There are a few reasons why hot temperatures make running more difficult, but the main reason is blood flow. When you run in hot weather, your body has to work harder to cool itself off, and it does this by directing more blood flow toward the surface of your skin to dissipate heat. This means there is less blood (and therefore less oxygen) flowing to your working muscles, which makes your heart work harder to accomplish everything. This increase in heart rate affects your rate of perceived exertion and causes you to slow down.

While runners might find this involuntary slow-down frustrating, it’s important. This is basically your body’s built-in mechanism that prevents you from overheating, which can be dangerous and even life-threatening.

How much should you slow down?

There is no perfect answer to this question, because how much you slow down will depend on several factors, like temperature, humidity and cloud cover. On top of that, every runner is affected by the heat to a different degree, so some may have to slow down more than others. The amount you’re affected by the heat will also vary depending on the time of year and how much you’ve been able to acclimate to the conditions. For this reason, the number-one rule when it comes to running in the heat is to listen to your body. There is no shame in slowing down on a hot day, and it doesn’t mean that you’re regressing as a runner, it simply means you’re being safe.

Some runners prefer to adjust their pace according to their heart rate in the summer. In this case, you will train at the same heart rate target you would normally hit in cooler conditions, rather than focusing on your watch. Yes, you’ll be running slower, but the exertion level will be the same.

There are also some rough calculations you can do to adjust your pace. U.S.-based coach Mark Hadley suggests you slow down by 0.1 per cent to 0.15 per cent for each degree F above 60 F (15 C). In the early part of the season, when you’re not yet used to the heat, you’ll probably need to be closer to the 0.15 per cent mark, but as you become more acclimatized, you may not need to slow down as much. He also suggests factoring in the humidity when considering the temperature, adding five to 10 degrees if the humidity level is high.

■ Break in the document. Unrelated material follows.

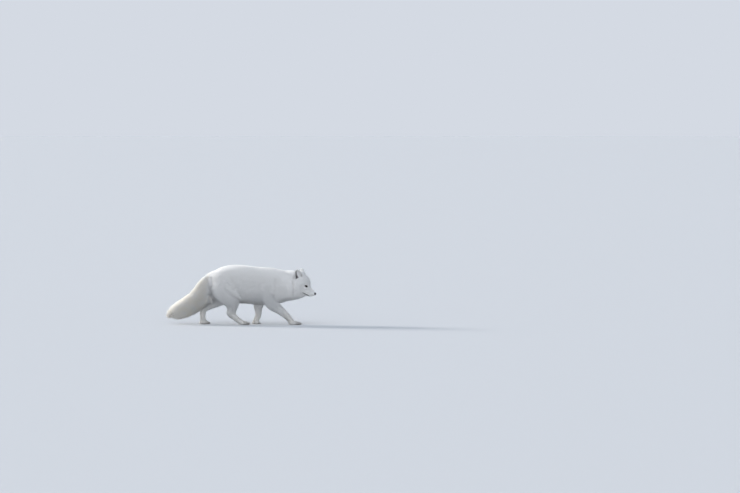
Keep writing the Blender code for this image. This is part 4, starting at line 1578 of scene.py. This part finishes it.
def nose_pad():
    form = bmesh.new()
    bmesh.ops.create_icosphere(form, subdivisions=6, radius=1.0)
    mesh = bpy.data.meshes.new("nose_pad")
    form.to_mesh(mesh)
    form.free()
    ball = places_of(mesh)
    local = ball * (NOSE_PAD - NOSE_SINK)
    local[:, 1] *= 1 - 0.16 * rise_between(-0.2, 1.0, -ball[:, 2])
    ahead = 1 - rise_between(-0.25, 0.35, ball[:, 0])
    flat = np.stack([np.abs(local[:, 1]), local[:, 2]], -1)
    to_nostril = distance_to_line(flat, NOSTRIL)
    wide = NOSTRIL_WIDTH * (1.25 - 0.45 * rise_between(0.0025, 0.0060, flat[:, 0]))
    sink = NOSTRIL_DEPTH * np.exp(-((to_nostril / wide) ** 4))
    sink -= NOSTRIL_RIM * hill(to_nostril, 0.0020, 0.0009)
    upper = ball[:, 2]
    sink += 0.0007 * (hill(local[:, 1], 0, 0.00042) * (1 - rise_between(-0.05, 0.35, upper)))
    sink += 0.0003 * hill(local[:, 1], 0, 0.0012) * rise_between(0.1, 0.6, upper)
    local -= ball * (sink * ahead)[:, None]
    move_to(mesh, from_head(local + np.array(NOSE_PLACE)))
    turn_outwards(mesh)
    mesh.materials.append(nose_material)
    pad = show("nose_pad", mesh)
    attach(pad, "root")
    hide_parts("nose")
    return pad


nose_material, tree, shader = new_material("nose_leather")
place = node(tree, "ShaderNodeTexCoord").outputs["Object"]
pebbles = node(tree, "ShaderNodeTexVoronoi", [("feature", "SMOOTH_F1")], Vector=place, Scale=1500.0)
worn = object_noise(tree, 260.0)
shine = node(tree, "ShaderNodeMapRange", Value=worn, To_Min=0.28, To_Max=0.46).outputs["Result"]
fill(tree, shader, Base_Color=colour_mix(tree, worn, LEATHER_DARK, LEATHER_LIGHT),
     Roughness=shine, Specular_IOR_Level=0.22,
     Normal=bump(tree, pebbles.outputs["Distance"], 0.6, 0.00025, invert=True))
pad = nose_pad()
print("faces of the nose pad:", len(pad.data.polygons))

# %% [markdown]
# ## Whiskers and claws
# Whiskers are stiff hairs, thick at the root and fine at the end, in rows on the upper lip and a
# few over the eyes. Claws are short curved cones of horn, half hidden in the fur of the toes.
# Each is one small form set at many places, so one tree of nodes does both: it reads at every
# point how the form is aimed and how large it is.

# %% Tree that sets a form at places
def set_forms_tree():
    tree, given = new_tree("set_forms", (("Form", "Object", None), ("Material", "Material", None)))
    form = node(tree, "GeometryNodeObjectInfo", Object=given["Form"], As_Instance=True)
    turn = node(
        tree, "FunctionNodeAxesToRotation", [("primary_axis", "X"), ("secondary_axis", "Z")],
        Primary_Axis=reads(tree, "aim", "FLOAT_VECTOR"), Secondary_Axis=reads(tree, "top", "FLOAT_VECTOR"),
    ).outputs[0]
    size = reads(tree, "size")
    size = node(tree, "ShaderNodeCombineXYZ", X=size, Y=size, Z=size).outputs[0]
    roots = node(tree, "GeometryNodeMeshToPoints", Mesh=given["Geometry"])
    placed = node(
        tree, "GeometryNodeInstanceOnPoints", Points=roots.outputs[0],
        Instance=form.outputs["Geometry"], Rotation=turn, Scale=size,
    )
    real = node(tree, "GeometryNodeRealizeInstances", Geometry=placed.outputs[0])
    end_tree(tree, real.outputs[0], given["Material"])
    return tree


set_forms = set_forms_tree()


def tapered_form(name, rings, spokes, half, bend):
    """A closed tapering rod of unit length along X. half gives its half size across and up."""
    share = np.linspace(0, 1, rings + 1)[:-1]
    turn = np.linspace(0, 2 * pi, spokes, endpoint=False)
    across, up = half(share)
    points = np.stack(np.broadcast_arrays(
        share[:, None], across[:, None] * np.cos(turn), bend(share)[:, None] + up[:, None] * np.sin(turn)
    ), -1).reshape(-1, 3)
    points = np.concatenate([points, [(0.0, 0.0, bend(0.0)), (1.0, 0.0, bend(1.0))]])
    mesh = closed_mesh(name, points, tube_faces(rings, spokes))
    keep_attribute(mesh, "along", points[:, 0])
    return bpy.data.objects.new(name, mesh)


def set_forms_at(name, form, material, rows):
    """One piece of many forms. rows hold the place, aim, top and size of each."""
    rows = np.array([[*place, *aim, *top, size] for place, aim, top, size in rows])
    holder = mesh_from("holder", rows[:, :3], np.empty((0, 3), int))
    keep_attribute(holder.data, "aim", rows[:, 3:6])
    keep_attribute(holder.data, "top", rows[:, 6:9])
    keep_attribute(holder.data, "size", rows[:, 9])
    piece = piece_from_tree(name, holder, set_forms, {"Form": form, "Material": material}, {"along"})
    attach(piece, "root")
    print("  %-10s %4d of them, %6d faces" % (name, len(rows), len(piece.data.polygons)))
    return piece


# %% Whiskers
# Rows on the upper lip: distance behind the nose and under its bridge, and length in mm.
WHISKERS = (
    (13, -9, 18), (18, -9, 26), (24, -9, 34), (30, -10, 38),
    (13, -14, 20), (18, -14.5, 30), (24, -15, 40), (31, -16, 46), (38, -17, 40),
    (15, -19, 22), (21, -20.5, 30), (28, -22, 38), (35, -24, 36),
)
BROW_WHISKERS = ((60, 19, 22), (66, 22, 26))
WHISKER_HALF = 0.0042  # half thickness at the root, in lengths
WHISKER_ROOT, WHISKER_TIP = (0.42, 0.38, 0.34, 1), (0.88, 0.86, 0.83, 1)

hair = tapered_form(
    "whisker", 9, 5,
    lambda share: (WHISKER_HALF * (1 - 0.9 * share), WHISKER_HALF * (1 - 0.9 * share)),
    lambda share: -0.16 * share**2,
)
co = places_of(skin.data)
local = to_head(co)
chance = np.random.default_rng(41)
rows = []
for side in (1, -1):
    on_side = np.flatnonzero((local[:, 1] * side > 0.004) & (np.abs(local) < 0.09).all(axis=1))
    for x, z, length in WHISKERS + BROW_WHISKERS:
        spot = np.array((x / 1000, side * 0.030, z / 1000))
        root = co[on_side[np.linalg.norm(local[on_side] - spot, axis=1).argmin()]]
        brow = z > 0
        aim = np.array((0.80, side * 0.62, 0.45 if brow else -0.18 + 0.012 * (z + 15)))
        aim = unit(aim + chance.uniform(-0.09, 0.09, 3))
        aim, top = turn_from_head(aim), turn_from_head(unit(np.array((0.25, -side * 0.35, 1.0))))
        rows.append((root - aim * 0.001, aim, top, length / 1000 * chance.uniform(0.9, 1.08)))
whisker_material, tree, shader = new_material("whisker_hair")
paling = scalar_math(tree, "POWER", attribute(tree, "along"), 0.7)
fill(tree, shader, Base_Color=colour_mix(tree, paling, WHISKER_ROOT, WHISKER_TIP), Roughness=0.42)
set_forms_at("whiskers", hair, whisker_material, rows)

# %% Claws
CLAW_LENGTH = 0.0120
CLAW_TOES = ((-1.5, 0.0100), (-0.5, 0.0), (0.5, 0.0), (1.5, 0.0100))  # pitches across, set back
CLAW_HEIGHT = 0.0072
CLAW_DIP = radians(13.0)
CLAW_SUNK = 0.0065  # a claw's root lies this far behind the tip of its toe
HORN_DARK, HORN_LIGHT = (0.045, 0.035, 0.030, 1), (0.16, 0.125, 0.10, 1)
HORN_TIP = (0.30, 0.25, 0.20, 1)

claw = tapered_form(
    "claw", 10, 10,
    lambda share: (0.105 * (1 - share) ** 0.7, 0.150 * (1 - share) ** 0.8),
    lambda share: -0.26 * share**2,
)
rows = []
for paw in PAW_NODES:
    middle, foremost, pitch = toe_pitch(paw)
    for across, setback in CLAW_TOES:
        root = (foremost - setback - CLAW_SUNK, middle + across * pitch, CLAW_HEIGHT)
        aim = unit((cos(CLAW_DIP), 0.05 * across, -sin(CLAW_DIP)))
        rows.append((root, aim, (0, 0, 1), CLAW_LENGTH))
claw_material, tree, shader = new_material("claw_horn")
place = node(tree, "ShaderNodeTexCoord").outputs["Object"]
place = vector_math(tree, "MULTIPLY", place, (90.0, 1400.0, 1400.0))
lines = node(tree, "ShaderNodeTexNoise", Vector=place, Scale=1.0, Detail=3.0).outputs["Fac"]
horn = colour_mix(tree, lines, HORN_DARK, HORN_LIGHT)
horn = colour_mix(tree, scalar_math(tree, "POWER", attribute(tree, "along"), 2.5), horn, HORN_TIP)
fill(tree, shader, Base_Color=horn, Roughness=0.38, Normal=bump(tree, lines, 0.3, 0.0002))
set_forms_at("claws", claw, claw_material, rows)

# %% [markdown]
# ## Floor, light and camera
# A wide pale floor. A low soft sun comes from behind and to the left and edges the coat with
# light, and a cool fill comes from the whole sky in front. Close over the horizon the sky takes
# the tone of the far floor, so that no line parts the two. The camera is far off with a long
# lens, so the fox is seen almost without perspective.

# %% Floor
FLOOR_HALF = 60.0
FLOOR_PALE = (0.56, 0.57, 0.585, 1)

corners = FLOOR_HALF * np.array(((-1, -1, 0), (1, -1, 0), (1, 1, 0), (-1, 1, 0)))
floor = mesh_from("floor", corners, np.array([(0, 1, 2, 3)]))
floor_material, tree, shader = new_material("pale_floor")
fill(tree, shader, Base_Color=FLOOR_PALE, Roughness=0.9)
floor.data.materials.append(floor_material)

# %% Sky
HAZE = (0.66, 0.70, 0.77, 1)
HORIZON = (1.26, 1.28, 1.31, 1)
ZENITH = (0.30, 0.36, 0.45, 1)

world = bpy.data.worlds.new("studio")
bpy.context.scene.world = world
world.use_nodes = True
tree = world.node_tree
sky_place = node(tree, "ShaderNodeTexCoord").outputs["Generated"]
height = node(tree, "ShaderNodeSeparateXYZ", Vector=sky_place).outputs["Z"]
sky = colour_mix(tree, rise_nodes(tree, height, 0.02, 0.30), HORIZON, ZENITH)
sky = colour_mix(tree, rise_nodes(tree, height, 0.018, 0.040), HAZE, sky)
fill(tree, tree.nodes["Background"], Color=sky, Strength=1.0)


# %% Light
def soft_sun(name, energy, angle, colour, source):
    """Light from a wide stretch of sky, from the side where source points."""
    data = bpy.data.lights.new(name, "SUN")
    data.energy = energy
    data.angle = radians(angle)
    data.color = colour
    show(name, data).rotation_euler = Vector(source).to_track_quat("Z", "Y").to_euler()


soft_sun("soft_key", 3.6, 14.0, (1.0, 0.965, 0.92), (-1.0, 0.45, 0.35))
soft_sun("wide_fill", 4.4, 170.0, (0.94, 0.965, 1.0), (-0.4, -1.0, -0.3))

# %% Camera
LENS = 200.0
SENSOR = 36.0
DISTANCE = 22.2
ELEVATION = radians(2.5)
FRAME_MIDDLE = Vector((0.694, 0.0, 0.4215))
camera_data = bpy.data.cameras.new("camera")
camera_data.lens = LENS
camera_data.sensor_width = SENSOR
camera_data.clip_end = 300.0
camera = show("camera", camera_data)
away = Vector((0, -cos(ELEVATION), sin(ELEVATION)))
camera.location = FRAME_MIDDLE + away * DISTANCE
camera.rotation_euler = (-away).to_track_quat("-Z", "Y").to_euler()
bpy.context.scene.camera = camera
bpy.context.scene.view_settings.view_transform = "Standard"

For example, if you normally run six miles (around 10K) at roughly 8:00 min/mile (approx. 5 min/km), but the temperature is 80 F (27 C), if you were to slow down by 0.15 per cent per degree over 60, you would slow down by roughly three per cent (80-60 = 20 degrees over 60F. 20 x 0.15% = 3.0%). Three per cent slower than 8:00 min/mile is 8:14/mile (about 5:08/km). On a particularly humid day, you may want to slow down by an additional 5-10 seconds.

If that’s too much math for you, check out this handy chart here.

Other ways to adjust to the heat

Slowing down isn’t the only way to adjust to hot weather. You can also move your run to a shadier area, like a tree-lined road or trail, you can add walk breaks into your run or, if you’re doing a speed workout, you can shorten the length of your intervals and lengthen your rest. If you’re just heading out for a steady-state run, you can also shorten the length of that run, provided you’re not training for anything specific. If you find you really struggle in the heat, you may want to shift your focus to a shorter event and train for something like a 5K or 10K, rather than a marathon, during the summer months.

RELATED: When is it too hot to run outside?

Finally, like we already mentioned, the most important thing you can do is listen to your body and adjust your pace accordingly. It may feel like you’re not progressing, but getting heatstroke will set you much further back than having to slow down for a few weeks in the summer.